There's a useful way to think about tools and attention: when tools work well, they disappear. You don't think about the hammer while you're hanging a picture; you think about where the nail should go. The hammer becomes absorbed into your intention, invisible in use. It only becomes an object of attention when it breaks or resists: the handle splits, the nail bends, the code generator produces something confidently wrong.

This is what AI code generation is becoming in most engineering organizations: ready-to-hand. The act of writing code is ceasing to be a site of focused attention and becoming infrastructure, like the text editor or the compiler. You don't notice it until it fails.

There's something quietly significant in this. When a tool is ready-to-hand, you stop developing expertise in the tool itself. The generation that grew up using automatic spell-checkers writes more but proofreads less carefully. The engineer who reaches for AI code generation as a default reflex may never build the low-level intuition that comes from wrestling with the problem directly: the feel for why a particular abstraction is leaky, the memory of the time you made the same mistake in a slightly different context and it cost weeks of debugging.

The principal engineer in the back of the meeting has that intuition. They built it in the era when tools were present-at-hand; when they had to pay attention to the code because no tool would generate it for them. The question is whether organizations are creating conditions where the next generation of technical leaders can build equivalent judgment, even when the artifact-generating work is increasingly automated.

The breakdown moments (when the AI produces plausible nonsense, when the generated architecture is locally coherent but globally wrong) are the moments that reveal who actually understands the system. But you have to be watching for them, and someone has to have the standing to say "this is one of those moments."


There's a second dimension to influence that AI doesn't touch, and it has nothing to do with technical depth.

Is there something irreducible about genuine human encounter? Can you fully systematize what happens when you engage with another person? The immediate, unmediated demand that another person's presence makes on you may resist automation in ways that feel fundamental.

Influence without authority is, at its root, a relational act. You are not compelling anyone. You have no formal power over the decision. What you have is the ability to reach someone: to read what they're actually worried about (which is usually different from what they're saying), to find the argument that lands for them specifically, to know when to press and when to let an idea rest and come back to it from a different angle.

This is the work that happens in the margins of the meeting, not in the artifact. The technical leader who pulls a skeptical colleague aside afterward and says, quietly, "I know why you're hesitating, and I think you're right about the part that worries you, but wrong about this other part": that person is doing something that requires genuine encounter. It requires having paid enough attention to know what the other person sees, what they fear, what they're optimizing for when the stated priorities aren't the real ones.

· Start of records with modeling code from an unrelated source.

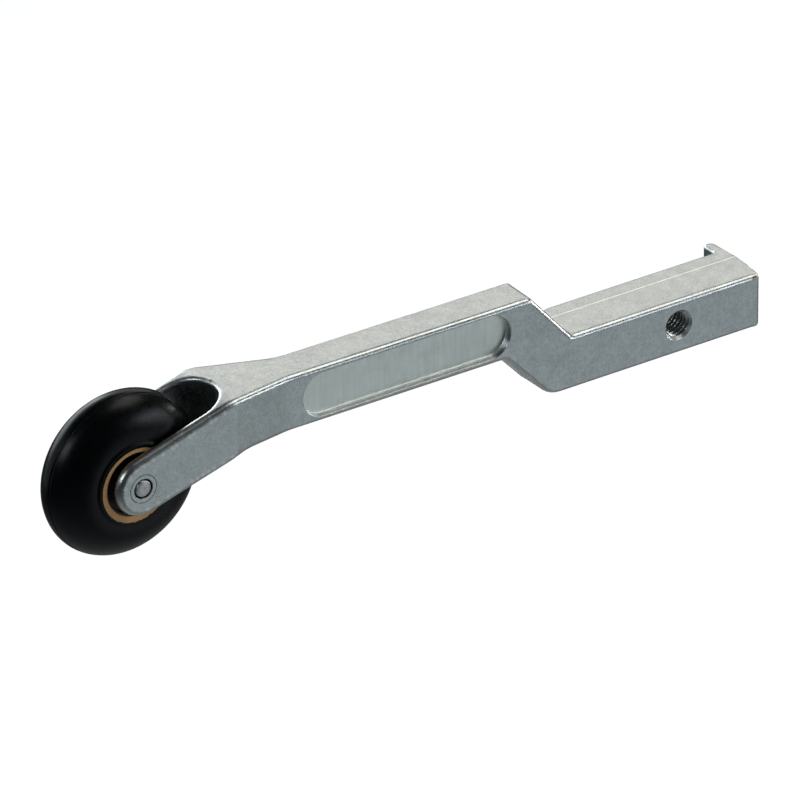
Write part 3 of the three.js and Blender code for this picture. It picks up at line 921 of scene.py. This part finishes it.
def make_camera():
    data = bpy.data.cameras.new("camera")
    data.lens = VIEW_LENS
    data.sensor_width = 36
    data.clip_start = 0.1
    data.clip_end = 20
    camera = bpy.data.objects.new("camera", data)
    bpy.context.scene.collection.objects.link(camera)
    back = Vector((
        math.sin(VIEW_AZIMUTH) * math.cos(VIEW_ELEVATION),
        -math.cos(VIEW_AZIMUTH) * math.cos(VIEW_ELEVATION),
        math.sin(VIEW_ELEVATION),
    ))
    right = Vector((math.cos(VIEW_AZIMUTH), math.sin(VIEW_AZIMUTH), 0))
    up = back.cross(right)
    turn = Matrix.Rotation(VIEW_ROLL, 3, back)
    axes = Matrix((turn @ right, turn @ up, back)).transposed()
    camera.matrix_world = Matrix.Translation(VIEW_AIM + back * VIEW_DISTANCE) @ axes.to_4x4()
    bpy.context.scene.camera = camera


def place_light(data, place, aim):
    """Puts a light in the scene, facing aim."""
    light = bpy.data.objects.new(data.name, data)
    bpy.context.scene.collection.objects.link(light)
    light.location = place
    light.rotation_euler = (Vector(aim) - Vector(place)).to_track_quat("-Z", "Y").to_euler()


def area_light(name, place, aim, width, height, watts, colour):
    data = bpy.data.lights.new(name, "AREA")
    data.shape = "RECTANGLE"
    data.size = width
    data.size_y = height
    data.energy = watts
    data.color = colour
    place_light(data, place, aim)


def backdrop_spot(place, aim, angle, watts):
    """A spot that whitens the paper beyond the part, where the camera sees it."""
    data = bpy.data.lights.new("backdrop_spot", "SPOT")
    data.spot_size = angle
    data.spot_blend = 0.3
    data.shadow_soft_size = 0.1
    data.energy = watts
    place_light(data, place, aim)


def make_studio():
    half = FLOOR_HALF_WIDTH
    corners = ((-half, -half), (half, -half), (half, half), (-half, half))
    floor = new_object("floor", [(x, y, FLOOR_Z) for x, y in corners], [(0, 1, 2, 3)])
    paper = Finish("studio_paper", Roughness=0.9)
    tone = paper.ranged(paper.noise(0.4, detail=2), 0.3, 0.7)
    paper.colour(paper.blend(tone, (0.86, 0.86, 0.86), (0.88, 0.88, 0.88)))
    floor.data.materials.append(paper.material)

    world = bpy.data.worlds.new("studio")
    world.use_nodes = True
    background = world.node_tree.nodes["Background"]
    background.inputs["Color"].default_value = (0.75, 0.9, 1, 1)
    background.inputs["Strength"].default_value = 0.04
    bpy.context.scene.world = world

    for softbox in SOFTBOXES:
        area_light(*softbox)
    backdrop_spot((BEYOND.x, BEYOND.y, 1.2), BEYOND, math.radians(32), 330)


# ---- Build ---------------------------------------------------------------------------------

make_camera()
make_studio()

zinc = cast_zinc()
rubber = tyre_rubber()
bronze = sleeve_bronze()
pin_steel = turned_steel("pin_steel", (0.62, 0.62, 0.62), 0.12 * MM, 0.3)
bearing_steel = turned_steel("bearing_steel", (0.68, 0.69, 0.7), 0.2 * MM, 0.18)
# Painted shade: the bearings' rings and spacers are near-black steel, for the shade they sit in inside the
# sleeve.
painted_shade_steel = turned_steel("painted_shade_steel", (0.05, 0.045, 0.045), 0.2 * MM, 0.4)
seal_black = seal_rubber()
nylon = cage_nylon()

dress(make_casting(), zinc, "arm", "cast_zinc", "arm_casting")
dress(make_pin(), pin_steel, "arm", "pin_steel", "axle_pin")
dress(make_tyre(), rubber, "roller", "tyre_rubber", "tyre")
dress(make_sleeve(), bronze, "roller", "sleeve_bronze", "hub_sleeve")

for label in BEARING_LABELS:
    refinish(f"{label}_spacer", painted_shade_steel)
    refinish(f"{label}_bearing_outer_ring", painted_shade_steel)
    refinish(f"{label}_bearing_inner_ring", painted_shade_steel)
    refinish(f"{label}_bearing_front_seal", seal_black)
    refinish(f"{label}_bearing_rear_seal", seal_black)
    refinish(f"{label}_bearing_cage", nylon)
    for number in range(1, BALLS_PER_BEARING + 1):
        refinish(f"{label}_bearing_ball_{number}", bearing_steel)

bpy.context.scene.view_settings.view_transform = "Standard"
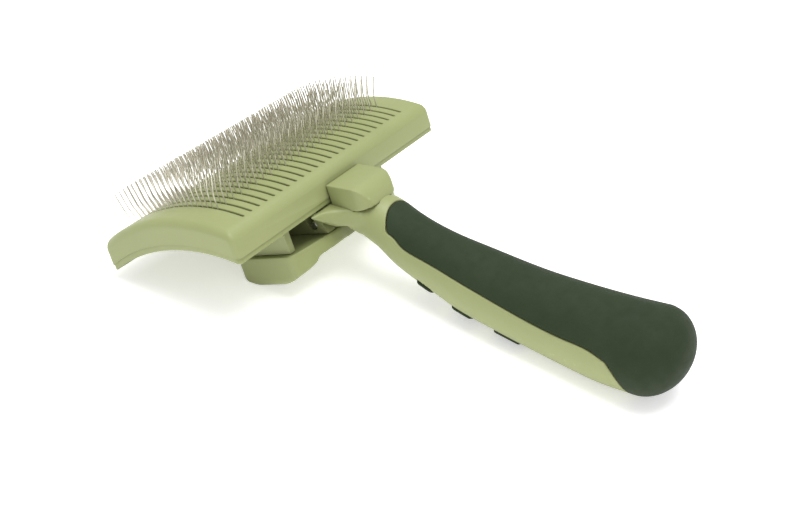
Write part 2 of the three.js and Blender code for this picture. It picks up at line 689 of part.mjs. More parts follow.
function neckScrewGeometry() {
  const { shank, head, headHeight, tip, seat } = NECK_SCREW;
  const base = seat - headHeight;
  return turned([[0, base], [head, base], [head, seat], [shank, seat], [shank, tip], [0, tip]]);
}

// A conical coil, narrow at the lug and wide at its seat in the tongue, so that its turns nest when pressed.
class Coil extends THREE.Curve {
  getPoint(t, target = new THREE.Vector3()) {
    const angle = 2 * Math.PI * SPRING_TURNS * t;
    const radius = THREE.MathUtils.lerp(SPRING_TOP_RADIUS, SPRING_SEAT_RADIUS, t);
    const depth = THREE.MathUtils.lerp(2 * SPRING_WIRE, SPRING_LENGTH - SPRING_WIRE, t);
    return target.set(radius * Math.cos(angle), radius * Math.sin(angle), -depth);
  }
}

function returnSpring() {
  const section = new THREE.Shape();
  section.absarc(0, 0, SPRING_WIRE, 0, 2 * Math.PI, false);
  const steps = 12 * SPRING_TURNS;
  const along = { steps, extrudePath: new Coil(), bevelEnabled: false, curveSegments: 2 };
  return toSpringLine(new THREE.ExtrudeGeometry(section, along));
}

// ---------------------------------------------------------------- assembly

function piece(name, shape, material) {
  const geometry = shape.isBufferGeometry ? shape : geometryOf(shape);
  const mesh = new THREE.Mesh(geometry, material);
  mesh.name = name;
  return mesh;
}

// Pieces drawn in the head's own frame.
function head() {
  const group = new THREE.Group();
  group.rotation.y = -HEAD_TILT;
  group.position.set(HEAD_X, 0, headZ);
  group.add(piece("face_shell", faceShell(), plastic));
  group.add(piece("neck_block", neckBlock(), plastic));
  group.add(piece("pin_carrier", pinCarrier(), plastic));
  group.add(piece("pull_bar", pullBar(), plastic));
  group.add(piece("return_spring", returnSpring(), steel));
  slotPlaces.forEach((y, i) => {
    group.add(piece(`pin_row_${String(i + 1).padStart(2, "0")}`, pinRow(y), steel));
  });
  RODS.forEach(({ name, u, n }) => {
    group.add(piece(name, crossRod(u, n, ROD_RADIUS, ROD_HALF), steel));
  });
  [-1, 1].forEach((side) => {
    const screw = piece(side < 0 ? "neck_screw_right" : "neck_screw_left", neckScrewGeometry(), steel);
    screw.position.set(NECK_SCREW.u, side * NECK_SCREW.y, 0);
    group.add(screw);
  });
  barScrewPlaces.forEach(([u, y], i) => {
    const screw = piece(`bar_screw_${i + 1}`, turned(barScrewOutline(0)), steel);
    screw.position.set(u, y, 0);
    group.add(screw);
  });
  return group;
}

function handle() {
  const group = new THREE.Group();
  group.add(piece("handle_body", handleBody(), plastic));
  group.add(piece("rubber_grip", rubberGrip(), darkRubber));
  THUMB_BARS.forEach((place, i) => {
    group.add(piece(`thumb_bar_${i + 1}`, thumbBar(place), darkRubber));
  });
  return group;
}

// The origin is on the table, under the middle of the whole brush.
const slickerBrush = new THREE.Group();
slickerBrush.add(head(), handle());
const extent = new THREE.Box3().setFromObject(slickerBrush, true);
slickerBrush.position.x = -(extent.min.x + extent.max.x) / 2;

export default slickerBrush;
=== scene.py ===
import math
import random

import bmesh
import bpy
from mathutils import Matrix, Vector


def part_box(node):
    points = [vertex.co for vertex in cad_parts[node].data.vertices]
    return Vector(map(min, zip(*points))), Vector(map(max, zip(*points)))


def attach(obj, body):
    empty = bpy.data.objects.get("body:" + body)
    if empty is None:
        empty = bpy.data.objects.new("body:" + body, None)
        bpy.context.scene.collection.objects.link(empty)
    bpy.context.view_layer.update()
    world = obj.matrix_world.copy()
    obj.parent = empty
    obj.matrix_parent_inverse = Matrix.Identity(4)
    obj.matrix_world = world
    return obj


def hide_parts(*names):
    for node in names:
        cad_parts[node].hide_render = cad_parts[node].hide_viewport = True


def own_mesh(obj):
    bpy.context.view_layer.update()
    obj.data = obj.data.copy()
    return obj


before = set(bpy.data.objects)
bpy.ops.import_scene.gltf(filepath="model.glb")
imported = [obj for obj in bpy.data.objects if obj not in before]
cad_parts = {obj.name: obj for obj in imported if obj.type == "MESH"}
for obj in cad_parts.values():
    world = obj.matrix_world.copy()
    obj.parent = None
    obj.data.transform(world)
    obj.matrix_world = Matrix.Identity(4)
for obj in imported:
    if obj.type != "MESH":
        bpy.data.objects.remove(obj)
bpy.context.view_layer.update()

MM = 0.001
random.seed(7)

# ---------------------------------------------------------------- dimensions, in millimetres

BEYOND = 200  # reaches past the whole brush, for solids that only cut

HEAD_TILT = math.radians(25)
FACE_LENGTH = 113
FACE_WIDTH = 57.7
FACE_RISE = 6.5
WALL_HEIGHT = 10.4
SHELL_THICKNESS = 2
SHELL_FILLET = 3
SHELL_CORNER = 2
LIP = 0.35  # depth of the step around the foot of the walls
LIP_HEIGHT = 2
LIP_STEP = 0.12
CLEARANCE = 0.3
HALF_WIDTH = FACE_WIDTH / 2
HALF_LENGTH = FACE_LENGTH / 2
ARCH_RADIUS = (HALF_WIDTH**2 + FACE_RISE**2) / (2 * FACE_RISE)

SLOT_COUNT = 24
SLOT_PITCH = 3.9
SLOT_WIDTH = 0.84
SLOT_FRONT = -25.6
SLOT_REAR = 25.4
SLOT_RIM = 0.52  # rounding of the slots' edges

PINS_PER_ROW = 20
PIN_PITCH = 2.09
FIRST_PIN = -24
PIN_LENGTH = 11.5  # above the face
PIN_RADIUS = 0.21
PIN_ROOT = 3.3  # depth of a pin's foot below the face
PIN_TIP = 0.2  # length of the rounded end
PIN_LEAN_SPREAD = math.radians(1.6)
PIN_SIDE_SPREAD = 0.18
KNEE_HEIGHT = 4.5
KNEE_SOFT = 1.2  # length of the bend on either side of the knee
LOWER_LEAN = math.radians(-10.5)
UPPER_LEAN = math.radians(6)
STRIP = {"front": -25.6, "rear": 16.2, "outer": 2.7, "inner": 3.5, "half_width": 0.9}

TRAVEL_DEPTH = 13.4
TRAVEL_BACK = 4.8
SLIDE_ANGLE = math.atan2(TRAVEL_BACK, TRAVEL_DEPTH)
SPRING_TOP = (9, -6.9)
SPRING_LENGTH = 17
SPRING_TOP_RADIUS = 1.6
SPRING_SEAT_RADIUS = 3
SPRING_WIRE = 0.25
SPRING_TURNS = 4
SPRING_CUP_RADIUS = 3.4
SPRING_CUP_TOP = 8

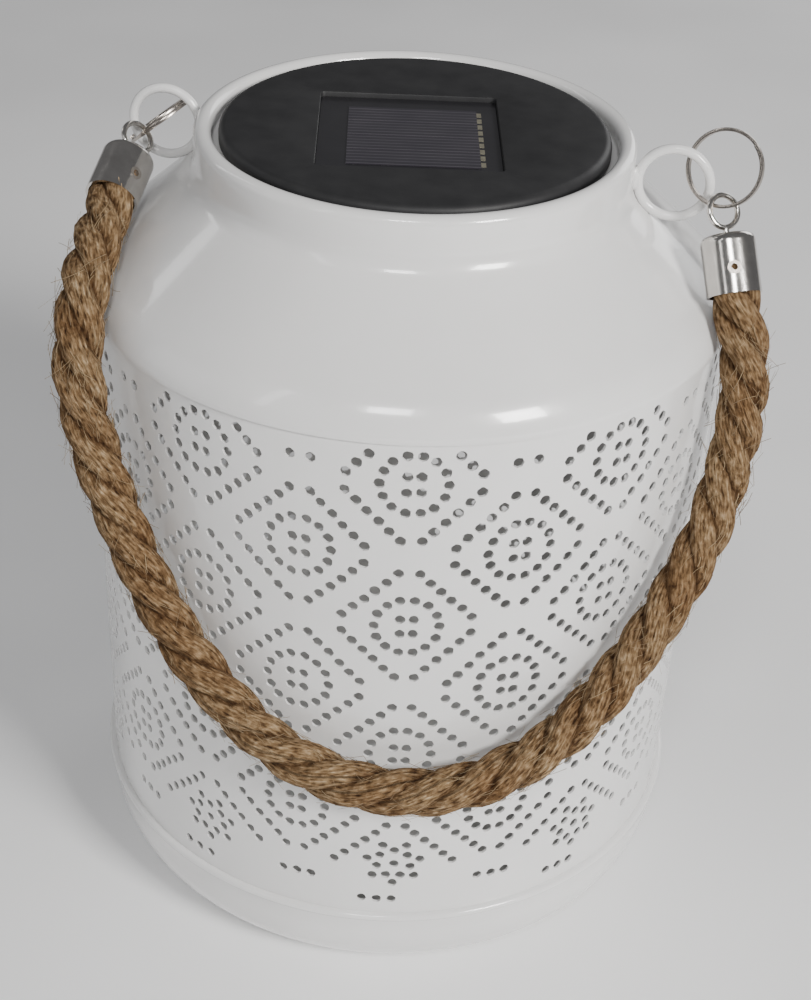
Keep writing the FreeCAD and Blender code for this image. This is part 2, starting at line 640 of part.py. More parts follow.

Brainstorming tools and AI thinking partners can help you pressure-test your arguments before you enter the room. They can surface the questions your proposal hasn't answered. They may not be able to tell you which of those gaps matters most to the specific person across the table, or how to acknowledge a legitimate concern in a way that doesn't feel like dismissal.

That encounter, meeting someone where they actually are, is not scalable, not automatable, not legible to a dashboard. It is also, increasingly, the thing that determines whether the right decision gets made.


There's a structural risk emerging in organizations that don't think carefully about this.

AI is making engineering output more legible than it has ever been. Velocity metrics, deployment frequency, AI-assisted throughput; these quantify what was previously hard to measure. This is mostly useful. But it has a shadow: the harder it becomes to articulate the value of judgment work, the more pressure there is to stop doing it.

The principal engineer who redirects a disastrous architectural decision in a whiteboard session contributes nothing to the sprint metrics. The technical leader who recognizes that a team is about to make a choice that will calcify a bad assumption shows up nowhere in the throughput charts. The person who simply remembers the right things and makes them available at the right moment; their work is invisible until the counterfactual plays out.

The risk is that as AI makes the producing side of engineering faster and more visible, organizations inadvertently devalue the reading side: the accumulated understanding of why things are the way they are, who made which decisions under what pressures, and which coupling looks innocuous on the diagram but may bite you in six months.


So what does technical credibility actually look like when AI can generate code?

I think it becomes something closer to epistemology: the ability to know what you know, what you don't know, and when to trust the tool.

This is subtler than it sounds. When the AI code generator produces a perfectly formatted, internally consistent, confidently stated answer, the harder skill is knowing whether that confidence should propagate to you and your team. It requires knowing enough about the domain to recognize the shape of plausible nonsense: output that is technically correct at the sentence level but wrong at the system level. And it requires having the standing to name that, which in turn requires having been right before in ways people remember.

The principal engineer in the sprint planning meeting isn't valuable because they can write code faster or produce better documents. They're valuable because when they say "I think there's something wrong here," their colleagues believe them enough to slow down and look. That belief is not manufactured by a credential or a title. It's accumulated through a history of demonstrated judgment, which is itself built, in part, through the kind of direct engagement with hard problems that you don't get if you always have a tool to do the hard part for you.

This creates a tension that the next generation of technical leaders may have to navigate consciously: how do you build judgment when the judgment-building friction has been engineered away? The answer isn't to reject the tools; the productivity gains are real, and the competitive pressure is not going away. The answer might be to treat deliberate friction as a professional development choice: the choice to sometimes write it yourself, not because the AI couldn't, but because you need to know what it feels like when it goes wrong.


It's worth sitting with a question that I don't think has a clean answer yet: does this shift change who should be hired as a technical leader?

The signals that organizations have traditionally used (LeetCode performance, GitHub activity, system design interviews) are proxies for the thing they actually want, which is judgment under uncertainty combined with the ability to bring others along. Those proxies were always imperfect, but at least they correlated with some of the right stuff.

In a world where AI can produce the artifact, the proxies are under more pressure. Someone can produce an impressive technical design with AI assistance without having the deep engagement with the domain that used to be the prerequisite. This may make it harder to distinguish genuine technical leadership from well-orchestrated technical theater.

Perhaps the signal worth looking for is different: not "what did this person build" but "what did this person stop from being built." Not "how fast can they produce" but "what do they notice that no one else does." Not "can they write the code" but "can they read the system", including the human parts of it.

The principal engineer at the back of the room doesn't add to the artifact. They're spotting the problems that confidence obscures. Whether that shows up on the OKR depends entirely on the organization paying close enough attention to notice.

That seems, for now, like a job worth keeping.